Hi,
I've been messing around with for loops in my code. Basically, I often have begin and end coordinates from multiple arrays that I need to move around. Example:
let a : Vec<u8> = ....
let b : Vec<u8> = ....
let c : Vec<u8> = ....
let d : Vec<u8> = ....
// and then I need to copy segment a[x..y] -> c[i..j]
// and so on
What I use are for loops and then copy character by character.

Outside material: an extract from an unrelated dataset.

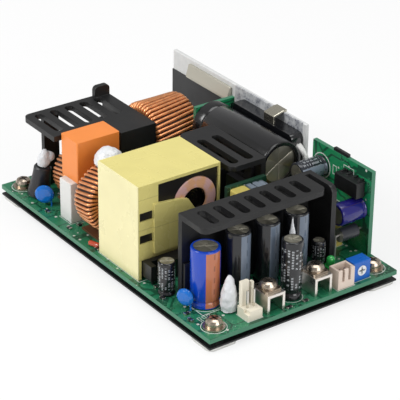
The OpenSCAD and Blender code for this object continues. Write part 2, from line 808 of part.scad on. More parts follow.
// Two-way header, open at the top, with two slots in its outer wall
module signal_header() {
    color("#e3d3c6") on_board() translate([header_x0, header_y0, 0]) difference() {
        cube([header_x1 - header_x0, header_w, header_h]);
        translate([header_wall, header_wall, 1.6])
            cube([header_x1 - header_x0 - 2 * header_wall, header_w - 2 * header_wall, header_h]);
        for (i = [-1, 1]) translate([header_x1 - header_x0 - header_wall - 1,
            header_w / 2 + i * 1.25 - 0.45, 2.6]) cube([header_wall + 2, 0.9, header_h]);
    }
}

module signal_header_pins() {
    color("silver") on_board() for (i = [-1, 1])
        translate([(header_x0 + header_x1) / 2 - 0.25, header_y0 + header_w / 2 + i * 1 - 0.25, 1.6])
            cube([0.5, 0.5, header_h - 2.6]);
}

// Bent sheet terminals: two legs and a tapped top
module output_terminals() {
    color("#c8c8c6") on_board() for (y = term_ys) translate([term_x0, y, 0]) difference() {
        cube([term_l, term_w, term_h]);
        translate([-1, term_t, -1]) cube([term_l + 2, term_w - 2 * term_t, term_h - term_t + 1]);
        translate([term_l / 2, term_w / 2, 0]) cylinder(d = 3, h = term_h + 1);
    }
}

module terminal_screws() {
    plate = 0.8;
    color("#bfb8ac") on_board() for (y = term_ys)
        translate([term_x0 + term_l / 2, y + term_w / 2, term_h]) {
            translate([-3.2, -3.2, 0]) soft_box([6.4, 6.4, plate], 0.6);
            translate([0, 0, plate]) pan_screw(term_screw_d, 2.2, 2.9, term_h - 2);
        }
}

module status_led() {
    color("#2f9a4c") on_board() translate([led_x, led_y, 0]) {
        for (x = [-1, 1]) translate([1.27 * x - 0.25, -0.25, 0]) cube([0.5, 0.5, 2.6]);
        translate([0, 0, 2.5]) cylinder(d = led_d, h = 0.9);
        translate([0, 0, 3.4]) cylinder(d = led_d - 0.8, h = 2);
        translate([0, 0, 5.4]) intersection() {
            sphere(d = led_d - 0.8);
            translate([-led_d, -led_d, 0]) cube([2 * led_d, 2 * led_d, led_d]);
        }
    }
}

module trimmer_body() {
    color("#2a6fc4") on_board() difference() {
        translate([trim_x0, trim_y - trim_side / 2, 0]) cube([trim_t, trim_side, trim_side]);
        translate([trim_x1 - rotor_t, trim_y, trim_z]) along_x()
            cylinder(d = rotor_d + 2 * rotor_clear, h = rotor_t + 1);
    }
}

// Adjuster that turns in the trimmer, flush with its face, with a cross slot
module trimmer_rotor() {
    color("#eeeeea") on_board() translate([trim_x1 - rotor_t, trim_y, trim_z]) along_x() difference() {
        cylinder(d = rotor_d, h = rotor_t);
        for (a = [0, 90]) rotate([0, 0, a])
            translate([-0.36 * rotor_d, -0.3, rotor_t - 0.6]) cube([0.72 * rotor_d, 0.6, 1]);
    }
}

module daughter_board() {
    color("seagreen") on_board() translate([db_x0, db_y0, 0]) cube([db_x1 - db_x0, card_t, db_h]);
}

module daughter_small_capacitor() {
    color("#5b6166") on_board() translate([db_x0 + 5.2, db_y0, 23.2]) rotate([90, 0, 0]) can(7.4, 11);
}

// Potted block with a row of legs on each side
module isolation_block() {
    w = 11.6;
    h = 5.6;
    t = 3.6;
    z = 21;
    x = db_x1 - 2.6 - w;
    color("#1e1c1e") on_board() {
        translate([x, db_y0 - t - 0.5, z]) cube([w, t, h]);
        for (i = [0 : 3], zz = [z - 0.7, z + h])
            translate([x + 1 + i * (w - 2.8) / 3, db_y0 - 2.4, zz]) cube([0.8, 2.4, 0.7]);
    }
}

module daughter_blue_capacitor() {
    color("#3c3f9e") on_board() translate([db_x1 - 4.9, db_y0, 16.2]) rotate([90, 0, 0]) can(7.8, 10.4);
}

// Rectifier diode standing off the daughter board on two bent leads
module axial_diode() {
    x = db_x1 - 4.2;
    z = 8.6;
    lead = 0.8;
    near = db_y0 - 9.4;
    color("#3a3a3e") on_board() {
        translate([x, near, z]) along_y() cylinder(d = 4.8, h = 7);
        translate([x, near - 1.4, z]) along_y() cylinder(d = lead, h = 1.5);
        translate([x, near - 1.4, 0]) cylinder(d = lead, h = z + lead / 2);
        translate([x, near + 6.9, z]) along_y() cylinder(d = lead, h = 2.5);
    }
}

// Small taped transformer on its pin base
module auxiliary_transformer() {
    color("#b9ab35") on_board() translate([db_x0 + 10.6, db_y0 - 11.4, 0]) {
        translate([0, 0, 1.6]) soft_box([9.4, 9.4, 9], 1.2);
        translate([-0.4, 0.4, 0]) cube([10.2, 8.6, 1.6]);
    }
}

module control_card() {
    color("seagreen") on_board() translate([card_x0, card_y0, 0]) cube([card_t, card_w, card_h]);
}

module drive_transformer() {
    color("#c5bb55") on_board() translate([card_x0 + card_t, card_y0 + 0.6, card_h - 8.2])
        soft_box([6, 6, 7.6], 1);
}

// The row of small parts along the control card's top edge
module control_card_parts() {
    color("#6b7480") on_board() translate([card_x0 + card_t, card_y0, card_h]) {
        translate([0, 7.4, -6.4]) cube([3.4, 1.8, 5.6]);
        translate([0, 9.8, -6]) soft_box([4.6, 2, 5.2], 0.6);
        translate([0, 13.2, -3.6]) along_x() cylinder(d = 5.2, h = 7.4);
    }
}

// Mains header at the input edge
module input_header() {
    pins = 3;
    pitch = 3.96;
    l = pins * 2 * pitch - pitch + 2;
    color("#e9e6dc") on_board() translate([in_edge + 1.5, is_y1 + 3.6, 0]) {
        cube([7.6, l, 3.2]);
        translate([6, 0, 3.2]) cube([1.6, l, 6.6]);
        for (i = [0 : pins - 1]) translate([3, 2.2 + i * 2 * pitch, 3.2]) cube([1.1, 1.1, 7.4]);
    }
}

// Round blob of silicone, wide at its foot
module blob(r, h) {
    rotate_extrude() polygon([
        [0, 0], [0.86 * r, 0], [r, 0.2 * h], [0.97 * r, 0.42 * h], [0.84 * r, 0.64 * h], [0.6 * r, 0.84 * h],
        [0.3 * r, 0.96 * h], [0, h]]);
}

module silicone_blobs() {
    color("#f2f2f0") on_board() {
        translate([choke_b_x0 + choke_b_l / 2, choke_b_y, choke_b_z + choke_b_d / 2 + 0.05]) blob(5.4, 7);
        on_fuse() translate([0, 0, 11.2]) {
            blob(2.7, 7);
            translate([1.4, 1.3, 3.6]) sphere(2.4);
        }
        translate([blue_cap_x + blue_cap_d / 2 + 3.3, blue_cap_y + 3.4, 0]) blob(3.2, 13.6);
        translate([out_edge - 11.5, term_ys[1] - 2.3, 0]) blob(2.1, 26);
    }
}

circuit_board();
insulating_sheet();
corner_feet();
corner_washers();
corner_screws();
transformer_core();
transformer_tape();
transformer_coil();
transformer_base();
output_heat_sink();
middle_heat_sink();
input_heat_sink();
rear_heat_plate();
rear_insulating_film();
rear_clamp_bar();
device_cover();
spring_clip();
rear_transistors();
bridge_rectifier();
switching_transistors();
output_rectifiers();
upper_bulk_capacitor();
lower_bulk_capacitor();
capacitor_board();
power_choke_core();
power_choke_winding();
line_choke_a_core();
line_choke_a_winding();
line_choke_b_core();
line_choke_b_winding();
choke_bases();
line_film_capacitor();
white_film_capacitor();
sleeved_fuse();
disc_capacitors();
blue_output_capacitor();
tall_output_capacitors();
slim_output_capacitor();
small_electrolytics();
fan_header();
fan_header_pins();
signal_header();
signal_header_pins();
output_terminals();
terminal_screws();
status_led();
trimmer_body();
trimmer_rotor();
daughter_board();
daughter_small_capacitor();
isolation_block();
daughter_blue_capacitor();
axial_diode();
auxiliary_transformer();
control_card();
drive_transformer();
control_card_parts();
input_header();
silicone_blobs();
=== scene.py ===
"""Looks of an open frame power supply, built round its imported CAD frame."""

import logging
import math
import random
from contextlib import contextmanager
from dataclasses import dataclass, field, replace
from enum import Enum
from typing import Callable, Iterable, Iterator, Sequence

import bpy
from mathutils import Euler, Matrix, Vector

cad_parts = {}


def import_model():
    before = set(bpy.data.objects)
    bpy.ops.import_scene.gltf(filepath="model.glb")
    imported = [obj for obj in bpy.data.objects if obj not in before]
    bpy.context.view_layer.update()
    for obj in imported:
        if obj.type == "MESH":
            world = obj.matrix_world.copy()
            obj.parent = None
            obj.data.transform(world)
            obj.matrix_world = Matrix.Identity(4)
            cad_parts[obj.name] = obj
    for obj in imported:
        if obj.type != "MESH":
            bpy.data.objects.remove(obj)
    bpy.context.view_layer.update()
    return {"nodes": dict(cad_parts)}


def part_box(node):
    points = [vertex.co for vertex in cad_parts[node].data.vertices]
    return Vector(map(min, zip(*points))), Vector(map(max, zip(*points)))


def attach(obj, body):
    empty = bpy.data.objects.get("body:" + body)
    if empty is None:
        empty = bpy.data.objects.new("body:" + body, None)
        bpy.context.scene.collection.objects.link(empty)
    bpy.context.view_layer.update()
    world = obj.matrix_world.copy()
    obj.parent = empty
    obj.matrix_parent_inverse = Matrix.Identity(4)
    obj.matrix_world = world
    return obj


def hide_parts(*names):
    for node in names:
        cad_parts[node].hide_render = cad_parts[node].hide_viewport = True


LOG = logging.getLogger("power_supply")
MM = 0.001
BODY = "supply"
ADJUSTER = "trimmer"
SNAP = 0.01 * MM
WELD_REACH = 0.002 * MM
GROOVE = 0.18 * MM
INK_HEIGHT = 0.03 * MM
RING_SIDES = 40
HEAD_HEIGHT = 2.2 * MM
CORNER_HEAD = 5.6 * MM
TERMINAL_HEAD = 6.0 * MM

Colour = tuple[float, float, float]
Look = tuple[bpy.types.NodeSocket, bpy.types.NodeSocket]


class Axis(Enum):
    """The way a round piece points, as the turn that lays it down from +Z."""

    UP = (0.0, 0.0, 0.0)
    ALONG_X = (0.0, math.pi / 2, 0.0)
    ALONG_Y = (-math.pi / 2, 0.0, 0.0)
    AGAINST_Y = (math.pi / 2, 0.0, 0.0)


def paint(red: int, green: int, blue: int) -> Colour:
    """Turns a display colour into the linear one that shaders use.

    Args:
        red: Red from 0 to 255.
        green: Green from 0 to 255.
        blue: Blue from 0 to 255.

    Returns:
        The linear colour.
    """

    def channel(value: int) -> float:
        """Returns one channel without its display curve."""
        share = value / 255
        return share / 12.92 if share <= 0.04045 else ((share + 0.055) / 1.055) ** 2.4

    return channel(red), channel(green), channel(blue)


def shade(colour: Colour, factor: float) -> Colour:
    """Returns a colour made lighter or darker by a factor."""
    return tuple(min(1.0, c * factor) for c in colour)


# --------------------------------------------------------------------------
# Material trees
# --------------------------------------------------------------------------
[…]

I figured It is the fastest way:
use std::time::Instant;
fn main() {
let ext = |v: &mut Vec<u8>, ev: &Vec<u8>, b: usize| -> usize {
let mut x = b;
for i in ev.iter() {
v[x] = *i;
x += 1;
}
x
};
{
let before = Instant::now();
let mut a = vec![0u8; 2000000000];
for i in 0..a.len() {
a[i] = 9u8;
}
println!("Elapsed time a): {:.2?}", before.elapsed());
}
{
let before = Instant::now();
let a = vec![9u8; 10];
let mut b = Vec::new();
for i in 0..200000000 {
b.extend(a.clone());
}
println!("Elapsed time b): {:.2?}", before.elapsed());
}
{
let before = Instant::now();
let a = vec![9u8; 10];
let mut b = vec![0u8; 2000000000];
let mut y = 0;
for i in 0..200000000 {
y = ext(&mut b, &a, y);
}
println!("Elapsed time c): {:.2?}", before.elapsed());
}
{
let before = Instant::now();
let mut b = Vec::with_capacity(2000000000);
for i in 0..2000000000 {
b.push(9u8);
}
println!("Elapsed time d): {:.2?}", before.elapsed());
}
}
Runtimes:
Elapsed time a): 949.04ms
Elapsed time b): 6.08s
Elapsed time c): 1.52s
Elapsed time d): 4.81s
But having these for loops looks nasty... What I consider clean, is the extend method but it's 6x slower and has 30-40% larger memory footprint than "a)" is there some other way to extend a vector without directly copy/pasting characters as in case of for loops?